Cependant, ce n'est pas parce qu'il y aura une offre de financement énorme que les freins de nos entreprises n'existeront plus. Il faut que l'ensemble de la filière monte en compétence, que certaines entreprises rencontrent des succès, et que ces succès soient connus et reconnus. Le cluster doit permettre d'engager cet effet boule de neige.

Quel est votre regard sur la politique nationale portée par Axelle Lemaire, secrétaire d'Etat chargée du Numérique ?

La French Tech a permis de mettre un coup de projecteur sur les acteurs du numérique, les startups, démontrant un vrai dynamisme de la filière. Cependant, je pense que ce dispositif vient un petit peu à contre-pied du Cluste'R Numérique, car nous sommes un acteur régional, alors que le label French Tech se découpe majoritairement par métropole.

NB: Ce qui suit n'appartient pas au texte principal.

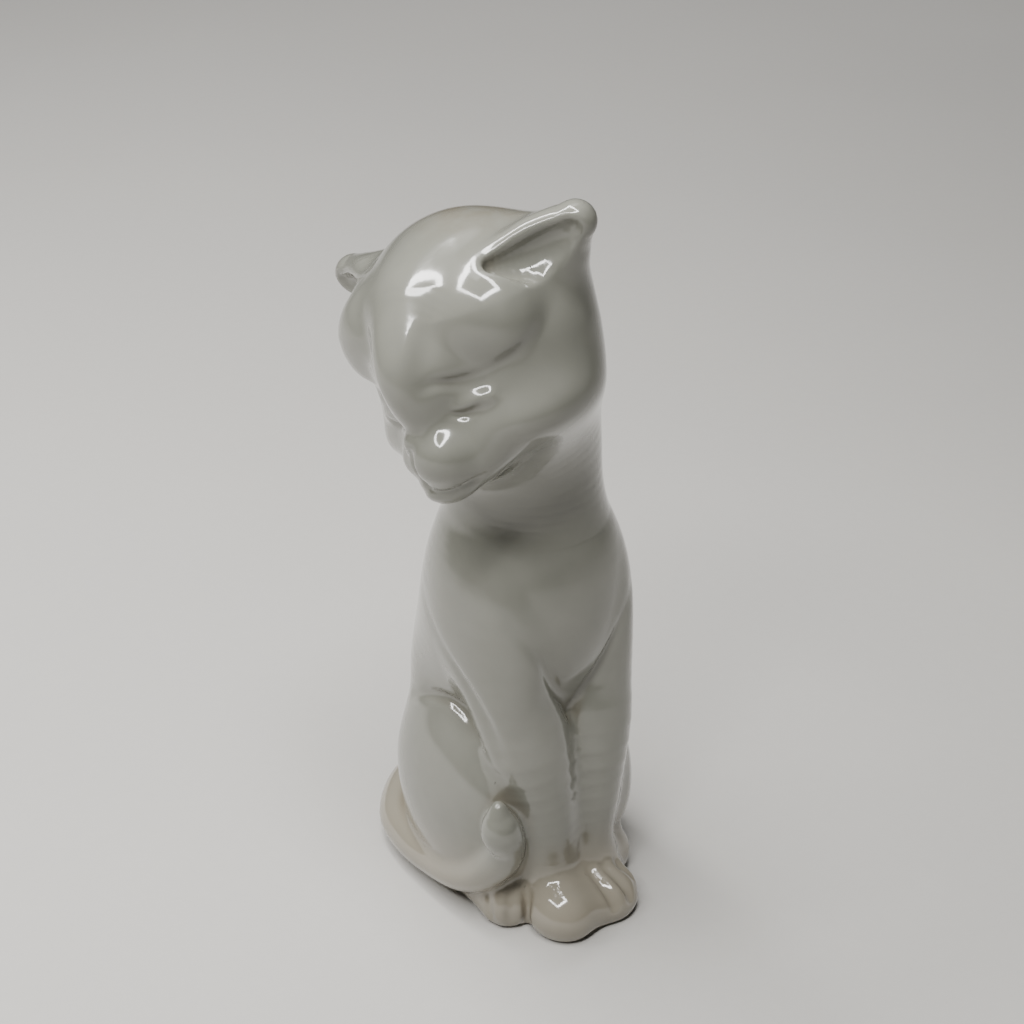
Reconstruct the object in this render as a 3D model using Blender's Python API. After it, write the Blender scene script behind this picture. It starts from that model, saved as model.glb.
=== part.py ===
"""Sitting ceramic cat, slip cast in pale clay and glazed all over.

Two hollow castings, the body and the head, carry smaller ones luted on before firing: two ears,
two forelegs with their paws, two hind paws, and a tail that lies round the cat's right side.
Nothing moves.

Frame: metres, +Z up.  The body faces -Y and the head is turned to the cat's right, which is -X.
The origin is on the flat foot, on the surface that the figure stands on.

Each casting is laid up from balls and strings of balls, run together and smoothed into one clay
form, then trimmed where it meets its neighbour with a narrow seam left between the two.
Dimensions are in millimetres and are multiplied by MM.
"""
import bmesh
import bpy
from math import radians
from mathutils import Matrix, Vector

MM = 0.001

# casting
WALL = 3.4             # thickness of the cast walls
SEAM = 0.4             # gap between two castings
DRAIN_RADIUS = 5.0     # hole in the floor that the slip was poured out of
DRAIN_Y = 10.0
FOOT_Y = 5.0           # centre of the flat under the body
FOOT_RADIUS = 20.0
THROAT_RADIUS = 8.0    # hole between the two hollows, in the neck's top and the head's underside
THROAT = (-6.0, -5.0)

# head: its own frame has the face along -Y and the crown along +Z
HEAD_CENTRE = (-10.9, -5.8, 139.6)
HEAD_TURN = -73.3      # about Z, towards the cat's right
HEAD_NOD = 1.2         # about X
HEAD_TILT = -23.7      # about Y, left ear up
SKULL = (25.5, 22.8, 25.8)
EAR_ROOT = (11.3, 4.6, 11.7)
EAR_TIP = (30.9, 3.1, 21.8)
EAR_ROOT_RADIUS = 15.0
EAR_TIP_RADIUS = 3.7

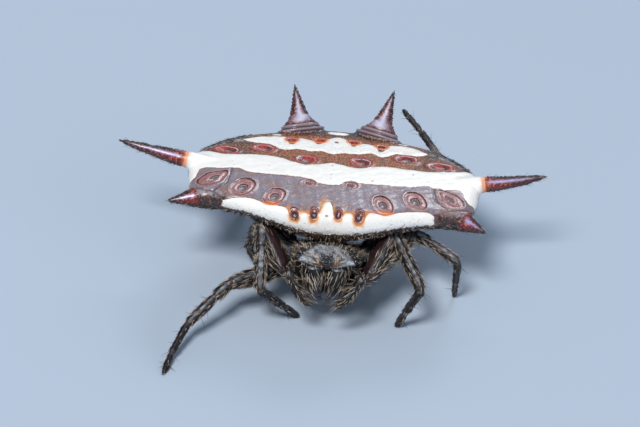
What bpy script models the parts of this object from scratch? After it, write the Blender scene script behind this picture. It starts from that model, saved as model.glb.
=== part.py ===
"""Spiny orb weaver, a still life-size model of the female, standing on seven of its eight feet.

The spider faces -Y with +Z up. The origin is on the floor, under the middle of the whole model.
Its right side is at -X. Sizes below are in millimetres, and every mesh is made in metres.
"""

import math

import bmesh
import bpy
from mathutils import Euler, Matrix, Vector

MM = 0.001
JOINT_GAP = 0.03
WELD = 1e-7
SHARP_ANGLE = 40

# Abdomen: a thin wide plate over a low cone that ends in the spinnerets
DISC_CENTRE = Vector((0.0, 1.6))
DISC_OUTLINE = [
    (0.00, -1.50), (1.20, -1.44), (2.20, -1.14), (3.10, -0.84), (4.00, -0.62),
    (4.75, -0.22), (5.08, 0.50), (5.18, 1.30), (5.22, 2.05), (4.95, 2.72),
    (4.35, 3.48), (3.45, 4.12), (2.40, 4.52), (1.20, 4.90), (0.00, 5.02),
]
DISC_HEIGHT = 3.56
DISC_LEVEL_Y = 1.8
DISC_SLOPE = -0.10
DISC_CROWN = 0.14
FRONT_DROP = 0.70
SIDE_DROP = 0.42
REAR_DROP = 0.30
DROP_RANGE = (2.0, -0.2)
SHELF_DEPTH = 0.70
SHELF_KEEL = 0.50
KEEL_WIDTH = 1.9
BELLY_BLEND = 0.16
BACK_TURN = 0.55
BELLY_TURN = 0.35
ABDOMEN_SEGMENTS = (64, 18)
CONE_CENTRE = Vector((0.0, 1.9))
CONE_TIP_HEIGHT = 1.02
CONE_SLOPE = 0.66
CONE_FLAT = 0.45

# The abdomen is turned on its waist as the animal holds it: about Y, then about Z
WAIST = (0.0, 0.2, 1.8)
ABDOMEN_ROLL = -0.55
ABDOMEN_YAW = -0.4

# Spines of the abdomen, as on the left side: root, bend, tip, then the radii from root to tip.
# Each root is narrow and lies under the back, so that the spine swells out of it
SPINES = {
    "front": ((3.85, 0.25, 3.26), (4.60, -0.10, 3.28), (5.72, -0.55, 3.17),
              (0.38, 0.55, 0.42, 0.29, 0.17, 0.015)),
    "median": ((4.00, 1.80, 3.28), (5.80, 1.80, 3.54), (7.65, 2.16, 3.84),
               (0.24, 0.31, 0.28, 0.22, 0.14, 0.015)),
    "rear": ((1.30, 3.80, 2.85), (1.46, 4.76, 3.50), (1.80, 5.96, 4.38),
             (0.55, 0.82, 0.46, 0.26, 0.15, 0.015)),
}
SPINE_BEVEL = 4
# The two sides differ a little: how far each tip is moved from its mirrored place
TIP_SHIFTS = {
    ("front", "left"): (-0.08, 0.0, -0.08),
    ("front", "right"): (0.0, 0.0, 0.08),
    ("median", "right"): (-0.12, 0.0, -0.04),
    ("rear", "left"): (0.04, 0.0, 0.06),
}

# Carapace: raised head in front, lower thorax behind
CARAPACE_CENTRE = Vector((0.0, -1.55))
CARAPACE_OUTLINE = [
    (0.00, -3.10), (0.60, -3.05), (1.04, -2.84), (1.13, -2.35), (1.18, -1.85),
    (1.34, -1.35), (1.26, -0.75), (0.75, -0.34), (0.00, -0.24),
]
CARAPACE_RIDGE = [(-3.10, 3.16), (-2.85, 3.30), (-2.40, 3.26), (-2.00, 3.08), (-1.60, 2.70),
                  (-1.20, 2.44), (-0.70, 2.26), (-0.20, 2.06)]
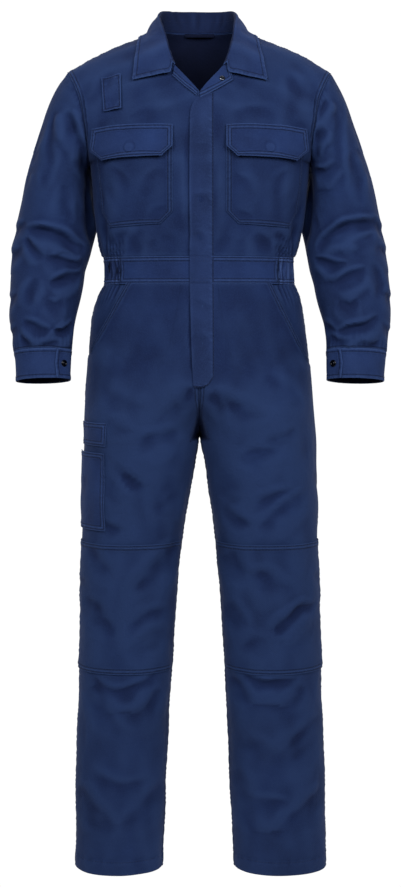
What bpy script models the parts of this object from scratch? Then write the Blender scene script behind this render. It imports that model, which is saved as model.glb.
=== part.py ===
"""Boiler suit, worn open at the neck and filled out: every cloth piece is its own wall, hollow inside.

Metres, +Z up, front at -Y, the wearer's left at +X. The origin is at shoulder height, midway between the
shoulders, where the wearer holds the suit up. Each piece is a grid of points on a section table, given
its cloth thickness inwards.
"""
import math

import bmesh
import bpy
import numpy as np

for old in list(bpy.data.objects):
    bpy.data.objects.remove(old, do_unlink=True)

# ---------------------------------------------------------------- driving dimensions

CLOTH = 0.0016            # one layer of twill with its turned edges
DOUBLE_CLOTH = 0.0020     # collar and lapels: two layers
SEAM = 0.0003             # gap left between two pieces that are sewn together
ON_PANEL = 0.0009         # gap between a panel and what is sewn flat on it

HEM_HEIGHT = -1.523
KNEE_LOW = -1.156
KNEE_HIGH = -0.921
BAND_LOW = -0.4523
BAND_HIGH = -0.4042
UNDERARM = -0.231
SHOULDER_TIP = -0.062
FORK = -0.736             # where the four leg panels meet under the body

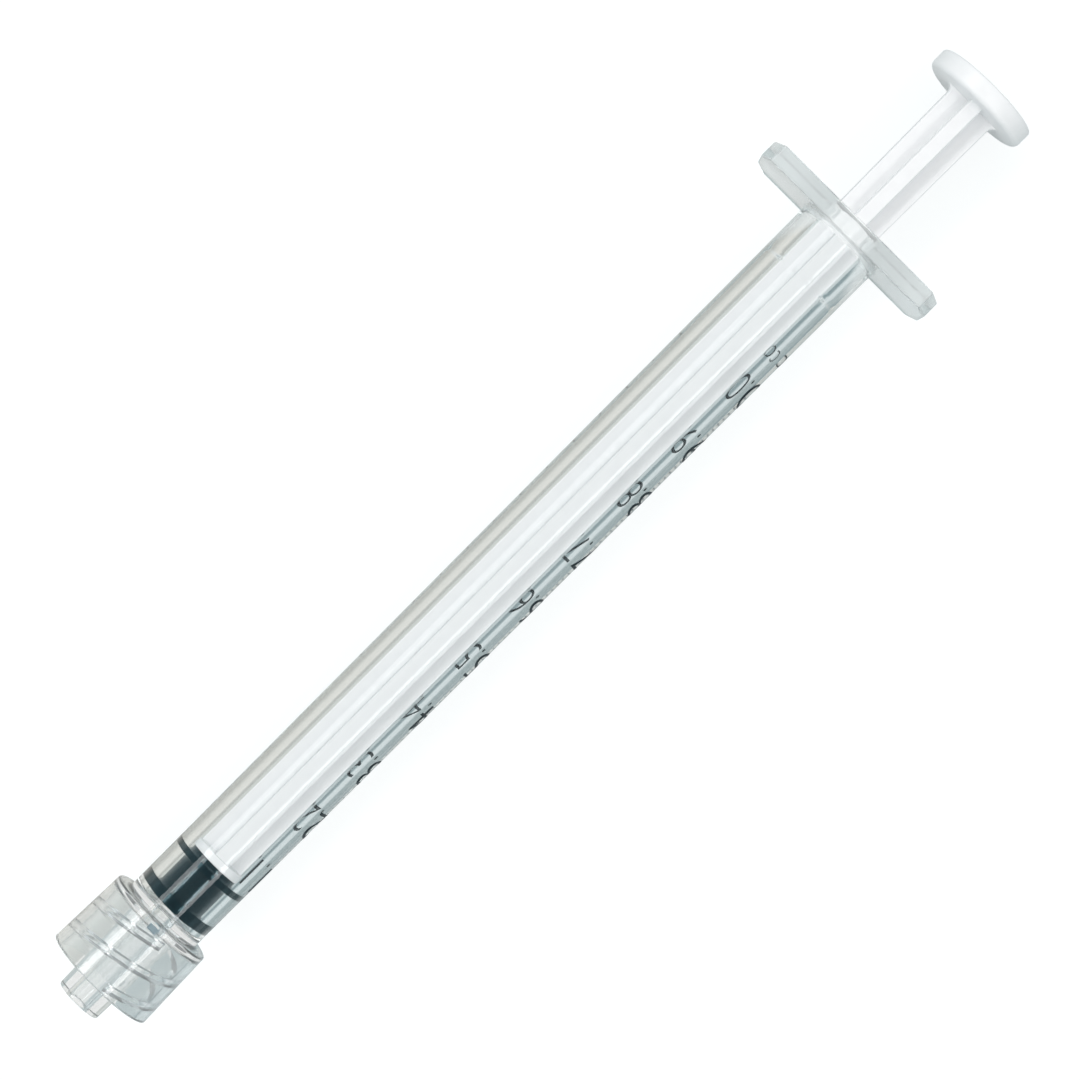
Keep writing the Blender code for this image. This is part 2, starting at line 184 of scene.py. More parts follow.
def added(operator, name, **settings):
    """Add a primitive with nothing else selected, and name it."""
    bpy.ops.object.select_all(action="DESELECT")
    operator(**settings)
    piece = bpy.context.active_object
    piece.name = name
    piece.data.name = name
    return piece


def edited(piece):
    """Go into edit mode on a piece with all of it selected."""
    alone(piece)
    bpy.ops.object.mode_set(mode="EDIT")
    bpy.ops.mesh.select_mode(type="VERT")
    bpy.ops.mesh.select_all(action="SELECT")


def picked(piece, test):
    """In edit mode, select the vertices whose place passes the test."""
    bpy.ops.mesh.select_all(action="DESELECT")
    bpy.ops.object.mode_set(mode="OBJECT")
    for vertex in piece.data.vertices:
        vertex.select = test(vertex.co)
    bpy.ops.object.mode_set(mode="EDIT")


def welded(piece):
    """In edit mode, close seams and poles, and turn all faces outwards."""
    bpy.ops.mesh.select_all(action="SELECT")
    bpy.ops.mesh.remove_doubles(threshold=WELD)
    bpy.ops.mesh.normals_make_consistent(inside=False)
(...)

Un modèle de labellisation régionale et non pas par ville aurait-il été, selon-vous, plus efficace ?

Une bannière French Tech Auvergne Rhône-Alpes serait une superbe initiative, plus simple. Surtout, les différents territoires labellisés auraient une belle complémentarité entre-eux. On serait alors sur la même dimension géographique que le cluster, mais avec des attributions bien définies : la French Tech davantage orientée sur les startups, tandis que le cluster pourrait se positionner en soutien des entreprises du numérique déjà "prêtes".